WICB Early Career Medal Winner 2025: Helen Weavers

Women in Cell Biology Early Career Medal Winner 2025

Helen Weavers

Helen Weavers is a group leader in the Faculty of Health and Life Sciences at the University of Bristol. Helen completed her PhD with Helen Skaer, in the Department of Zoology at the University of Cambridge, on the morphogenesis of the Drosophila renal system. During her later post-doctoral research with Paul Martin and Will Wood at the University of Bristol, she began to work on the mechanisms underlying cellular responses to damage. Integrating live imaging with genetics and computational approaches, Helen uncovered multiple aspects of immune cell biology, including the generation of immune cell ‘memory’ (Weavers et al., 2016a) and the signalling underlying immune cell recruitment to injury (Weavers et al., 2016b).

In 2018, Helen was awarded a Wellcome Trust and Royal Society Sir Henry Dale Fellowship to establish her independent research group. Her interdisciplinary team focuses on the molecular mechanisms enabling cells and tissues to resist and recover from insult, with the aim of developing novel therapies for regenerative medicine. Her group uses a wide range of cutting-edge approaches, integrating in vivo live imaging, molecular cell biology, genetics and ‘omics with computational modelling and genetic epidemiology.

Most recently, Helen’s team have harnessed their in vivo models to uncover the fundamental molecular adaptations that enable diverse cell types to resist and repair damage. These cytoprotective mechanisms are important within barrier tissues (e.g. the skin or airways) vulnerable to environmental damage (Weavers et al. 2019) but also within internal tissues (e.g. kidneys) to defend against endogenous threat (Holcombe & Weavers, 2023). Such self-defence strategies, which include redox control and metabolic reprogramming, limit cellular damage, ageing and death, so tissues can sustain or quickly restore function (Clemente and Weavers, 2023). In collaboration with clinicians, her group now use their experimental models to probe how dysregulated repair drives disease and find ways to therapeutically boost cellular resilience.

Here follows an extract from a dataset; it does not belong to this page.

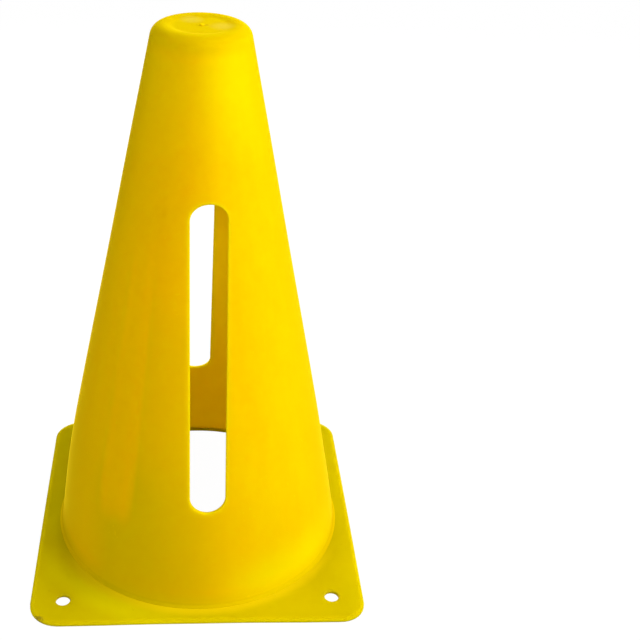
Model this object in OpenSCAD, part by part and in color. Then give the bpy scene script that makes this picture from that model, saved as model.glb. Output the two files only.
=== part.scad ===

Alongside her Sir Henry Dale Fellowship, Helen holds a Lister Institute Research Prize and is Co-Director of Bristol’s Wellcome Trust PhD Programme in Dynamic Molecular Cell Biology. Helen is actively involved in patient and public engagement (supported by her recent NC3Rs Public Engagement Award), conference organisation, mentoring and widening participation. Her group regularly contribute new resources for the research community, including protocols (Weavers et al., 2018; Karling & Weavers, 2024) and bioinformatic tools (Turley et al., 2023).

You can read more about Helen’s work here (link www.tissueresilience.com).

Helen will be awarded the WICB Medal and give a talk about her research during the Biologists @ 100 conference which is being held jointly between BSCB and The company of Biologists on 24-27 March 202 at ACC Liverpool, UK.

The WICB Early Career Medal was established in 2015 to mark the 50th anniversary of the founding of the BSCB. It is an annual honour awarded to an outstanding female cell biologist who has started her own research group in the UK within the last seven years.